-- WHAT YOU ARE ASKED TO DO --
The records below are split into lines. How many of those lines contain the string "shown"? Reply with the number only.

-- RECORDS --
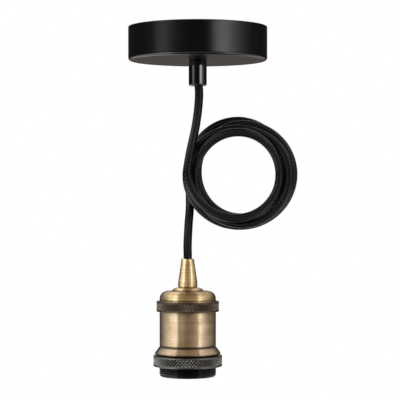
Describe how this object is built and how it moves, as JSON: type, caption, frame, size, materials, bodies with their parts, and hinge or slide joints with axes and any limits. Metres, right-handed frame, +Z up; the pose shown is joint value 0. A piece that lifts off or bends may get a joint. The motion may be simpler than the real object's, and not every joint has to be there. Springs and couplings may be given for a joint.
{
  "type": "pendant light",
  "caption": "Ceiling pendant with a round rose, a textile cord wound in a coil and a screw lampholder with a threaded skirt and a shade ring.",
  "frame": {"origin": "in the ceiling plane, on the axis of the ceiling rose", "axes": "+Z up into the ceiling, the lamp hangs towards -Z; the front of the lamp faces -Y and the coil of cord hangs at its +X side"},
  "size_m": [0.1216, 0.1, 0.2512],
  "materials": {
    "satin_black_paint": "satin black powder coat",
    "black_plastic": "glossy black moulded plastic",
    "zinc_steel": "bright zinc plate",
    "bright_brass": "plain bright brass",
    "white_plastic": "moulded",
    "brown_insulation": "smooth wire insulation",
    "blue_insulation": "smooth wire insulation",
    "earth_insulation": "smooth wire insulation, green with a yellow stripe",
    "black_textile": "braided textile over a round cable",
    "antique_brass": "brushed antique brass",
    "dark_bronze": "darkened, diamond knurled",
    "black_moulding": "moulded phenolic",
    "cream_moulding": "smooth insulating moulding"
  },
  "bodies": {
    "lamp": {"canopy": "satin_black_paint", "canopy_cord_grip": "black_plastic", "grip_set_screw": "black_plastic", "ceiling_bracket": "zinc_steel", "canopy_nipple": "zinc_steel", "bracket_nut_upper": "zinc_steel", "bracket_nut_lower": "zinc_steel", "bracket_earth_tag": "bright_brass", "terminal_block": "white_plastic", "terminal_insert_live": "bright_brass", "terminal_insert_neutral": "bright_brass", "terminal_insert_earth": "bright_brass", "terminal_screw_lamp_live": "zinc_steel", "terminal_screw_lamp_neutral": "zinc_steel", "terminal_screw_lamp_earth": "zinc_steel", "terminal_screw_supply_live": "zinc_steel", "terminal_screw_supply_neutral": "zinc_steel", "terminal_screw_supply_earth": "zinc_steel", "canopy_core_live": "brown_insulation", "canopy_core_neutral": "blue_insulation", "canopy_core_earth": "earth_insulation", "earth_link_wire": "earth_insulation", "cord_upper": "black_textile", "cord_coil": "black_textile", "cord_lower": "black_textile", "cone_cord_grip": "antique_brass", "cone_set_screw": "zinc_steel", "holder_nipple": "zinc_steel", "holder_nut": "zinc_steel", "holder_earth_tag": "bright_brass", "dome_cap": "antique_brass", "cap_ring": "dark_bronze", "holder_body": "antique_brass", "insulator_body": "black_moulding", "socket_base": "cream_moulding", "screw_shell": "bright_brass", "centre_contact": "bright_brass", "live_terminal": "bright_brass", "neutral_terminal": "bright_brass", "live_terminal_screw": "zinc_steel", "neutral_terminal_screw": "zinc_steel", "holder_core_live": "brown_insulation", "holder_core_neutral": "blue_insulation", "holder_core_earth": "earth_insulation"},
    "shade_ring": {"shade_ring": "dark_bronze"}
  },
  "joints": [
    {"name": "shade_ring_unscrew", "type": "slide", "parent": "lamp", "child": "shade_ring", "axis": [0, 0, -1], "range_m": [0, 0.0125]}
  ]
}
* * *
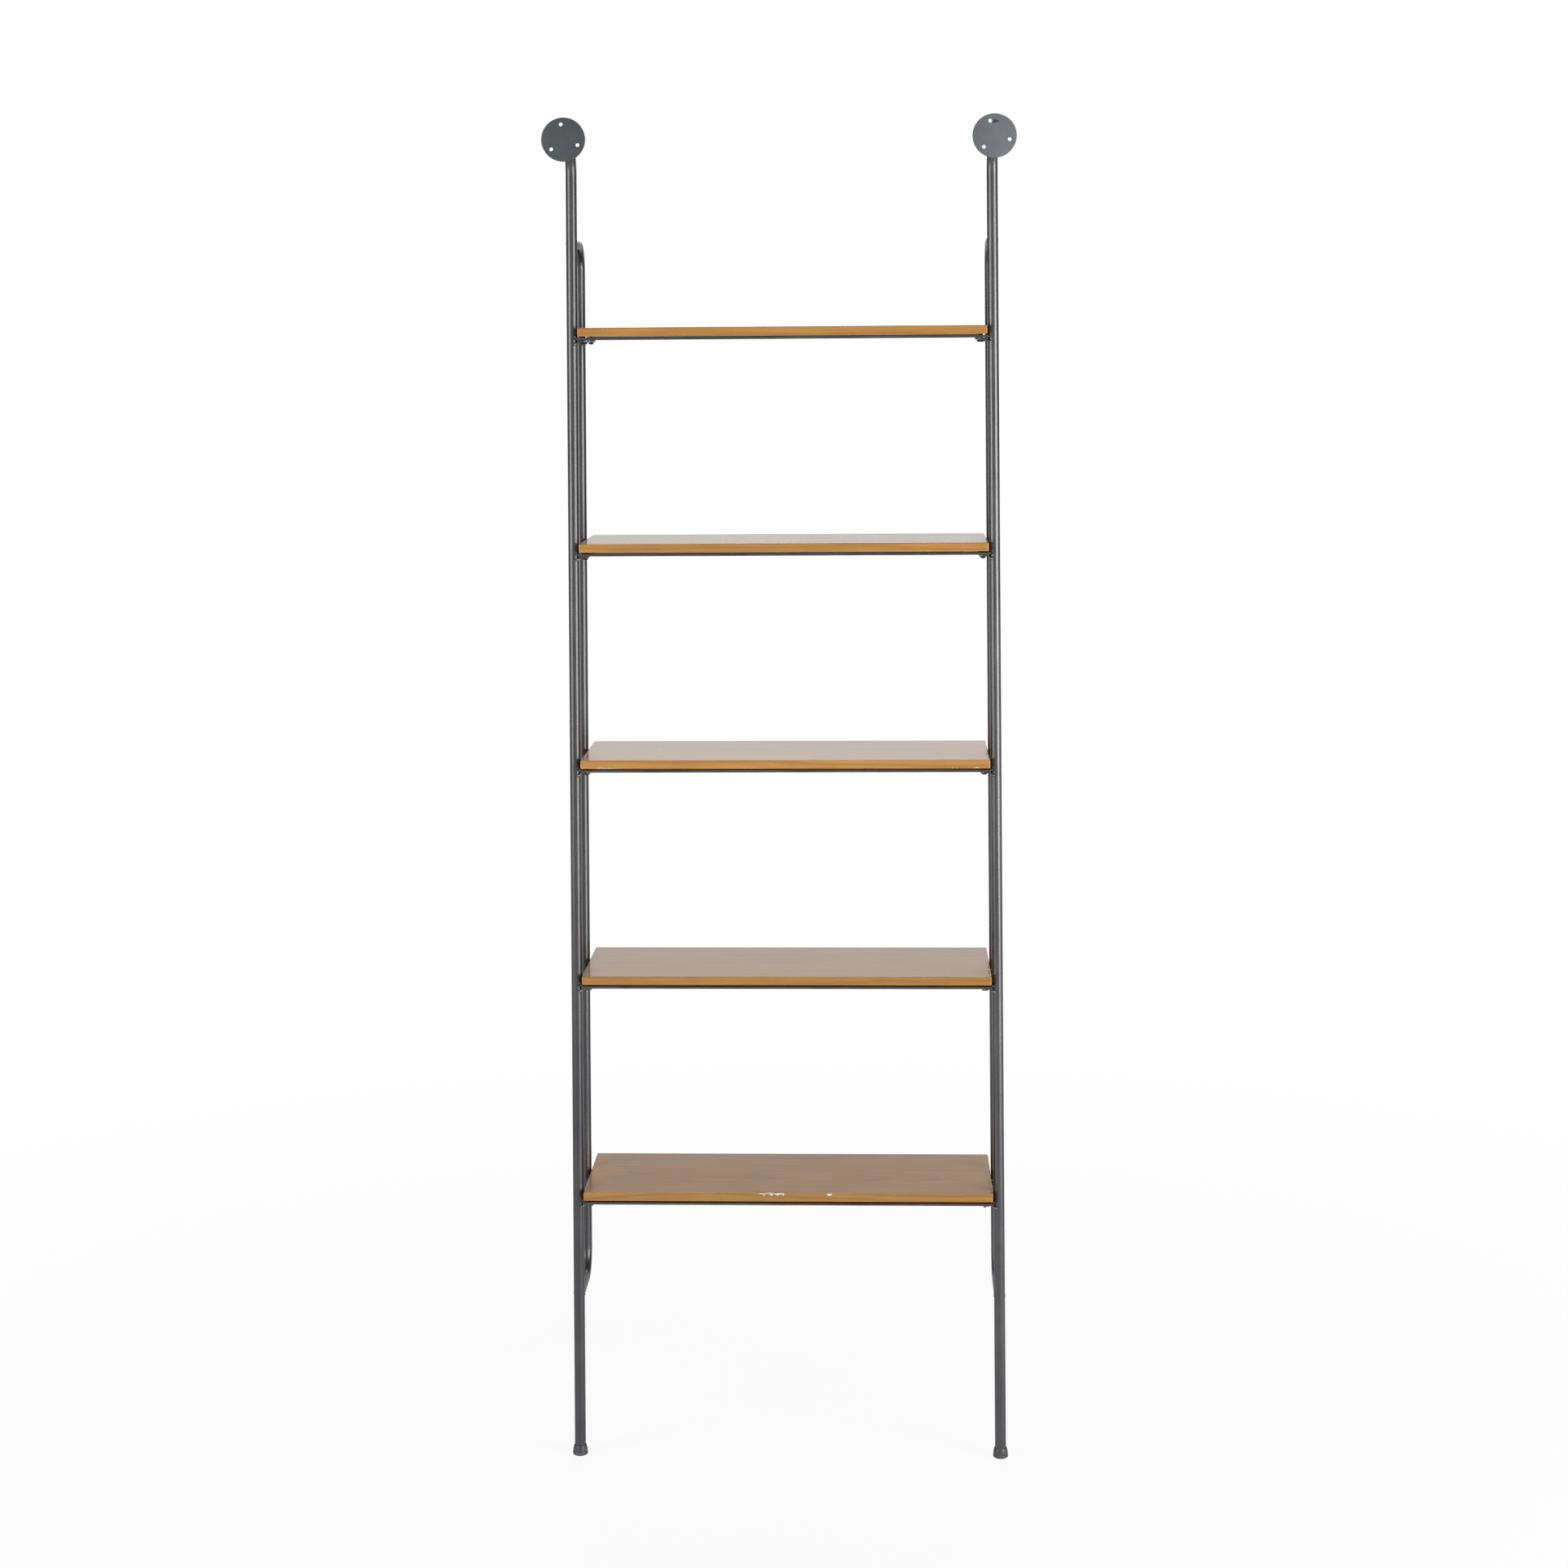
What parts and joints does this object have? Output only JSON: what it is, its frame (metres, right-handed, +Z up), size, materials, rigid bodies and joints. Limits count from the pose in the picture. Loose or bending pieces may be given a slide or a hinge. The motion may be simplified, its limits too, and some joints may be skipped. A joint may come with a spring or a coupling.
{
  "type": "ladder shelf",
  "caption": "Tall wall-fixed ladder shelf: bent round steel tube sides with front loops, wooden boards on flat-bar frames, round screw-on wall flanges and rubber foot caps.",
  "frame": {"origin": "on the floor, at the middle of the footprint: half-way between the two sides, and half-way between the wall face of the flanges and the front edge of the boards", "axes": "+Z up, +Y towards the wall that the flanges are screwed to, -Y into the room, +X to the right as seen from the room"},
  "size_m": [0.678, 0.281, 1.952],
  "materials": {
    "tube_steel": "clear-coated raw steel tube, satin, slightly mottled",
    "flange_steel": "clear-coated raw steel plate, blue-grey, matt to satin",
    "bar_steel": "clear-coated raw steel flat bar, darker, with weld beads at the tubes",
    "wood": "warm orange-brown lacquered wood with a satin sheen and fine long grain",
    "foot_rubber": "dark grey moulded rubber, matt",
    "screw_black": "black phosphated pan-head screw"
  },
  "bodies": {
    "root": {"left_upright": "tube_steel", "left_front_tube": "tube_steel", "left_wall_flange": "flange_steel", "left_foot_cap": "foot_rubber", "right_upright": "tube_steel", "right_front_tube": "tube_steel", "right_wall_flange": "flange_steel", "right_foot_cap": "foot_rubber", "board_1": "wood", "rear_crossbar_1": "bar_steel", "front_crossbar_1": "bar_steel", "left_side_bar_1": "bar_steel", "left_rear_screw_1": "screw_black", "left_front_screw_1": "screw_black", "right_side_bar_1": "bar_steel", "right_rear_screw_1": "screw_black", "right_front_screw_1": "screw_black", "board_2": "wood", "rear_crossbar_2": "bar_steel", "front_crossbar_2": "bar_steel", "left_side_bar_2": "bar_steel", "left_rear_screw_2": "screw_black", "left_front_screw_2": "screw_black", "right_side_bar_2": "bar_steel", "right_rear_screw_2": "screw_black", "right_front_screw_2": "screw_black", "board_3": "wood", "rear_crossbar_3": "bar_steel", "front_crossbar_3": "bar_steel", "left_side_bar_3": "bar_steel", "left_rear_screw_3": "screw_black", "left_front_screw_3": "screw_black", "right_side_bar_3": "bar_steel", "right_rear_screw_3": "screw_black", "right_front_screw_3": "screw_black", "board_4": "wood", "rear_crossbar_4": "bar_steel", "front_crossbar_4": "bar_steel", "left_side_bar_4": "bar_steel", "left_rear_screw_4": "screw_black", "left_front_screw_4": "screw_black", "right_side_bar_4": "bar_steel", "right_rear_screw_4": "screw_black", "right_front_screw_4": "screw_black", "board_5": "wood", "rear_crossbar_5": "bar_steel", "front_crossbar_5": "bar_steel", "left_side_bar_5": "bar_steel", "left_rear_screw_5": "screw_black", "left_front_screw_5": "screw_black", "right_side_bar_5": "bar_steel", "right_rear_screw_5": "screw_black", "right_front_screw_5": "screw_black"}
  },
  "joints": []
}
--
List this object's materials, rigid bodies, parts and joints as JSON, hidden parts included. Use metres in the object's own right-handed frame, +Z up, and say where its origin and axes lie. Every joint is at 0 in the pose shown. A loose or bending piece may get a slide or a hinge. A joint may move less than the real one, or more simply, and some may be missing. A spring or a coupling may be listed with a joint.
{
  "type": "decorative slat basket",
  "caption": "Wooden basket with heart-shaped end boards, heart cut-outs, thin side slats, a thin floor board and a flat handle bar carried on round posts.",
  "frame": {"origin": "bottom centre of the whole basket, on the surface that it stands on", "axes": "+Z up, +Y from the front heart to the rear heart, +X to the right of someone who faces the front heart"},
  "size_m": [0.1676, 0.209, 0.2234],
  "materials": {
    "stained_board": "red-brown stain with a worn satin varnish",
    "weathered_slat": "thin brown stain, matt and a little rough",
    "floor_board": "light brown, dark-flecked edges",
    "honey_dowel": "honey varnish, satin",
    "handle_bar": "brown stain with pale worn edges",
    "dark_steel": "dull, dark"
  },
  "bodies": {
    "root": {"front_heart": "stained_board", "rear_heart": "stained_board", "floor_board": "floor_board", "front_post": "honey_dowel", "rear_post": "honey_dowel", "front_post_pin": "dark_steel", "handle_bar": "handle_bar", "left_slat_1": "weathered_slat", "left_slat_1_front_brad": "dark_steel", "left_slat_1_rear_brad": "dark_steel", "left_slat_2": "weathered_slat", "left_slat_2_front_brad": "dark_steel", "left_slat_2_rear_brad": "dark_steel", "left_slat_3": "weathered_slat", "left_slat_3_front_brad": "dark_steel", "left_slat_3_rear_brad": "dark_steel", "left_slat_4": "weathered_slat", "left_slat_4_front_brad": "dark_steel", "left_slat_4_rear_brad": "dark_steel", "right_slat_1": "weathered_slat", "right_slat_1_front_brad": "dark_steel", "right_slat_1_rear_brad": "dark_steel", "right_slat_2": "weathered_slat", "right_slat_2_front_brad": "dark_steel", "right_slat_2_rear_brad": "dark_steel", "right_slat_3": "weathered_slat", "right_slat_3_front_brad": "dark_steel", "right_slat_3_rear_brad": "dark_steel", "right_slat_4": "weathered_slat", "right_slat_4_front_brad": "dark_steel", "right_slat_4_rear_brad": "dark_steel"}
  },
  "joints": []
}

-- THE REPLY --
2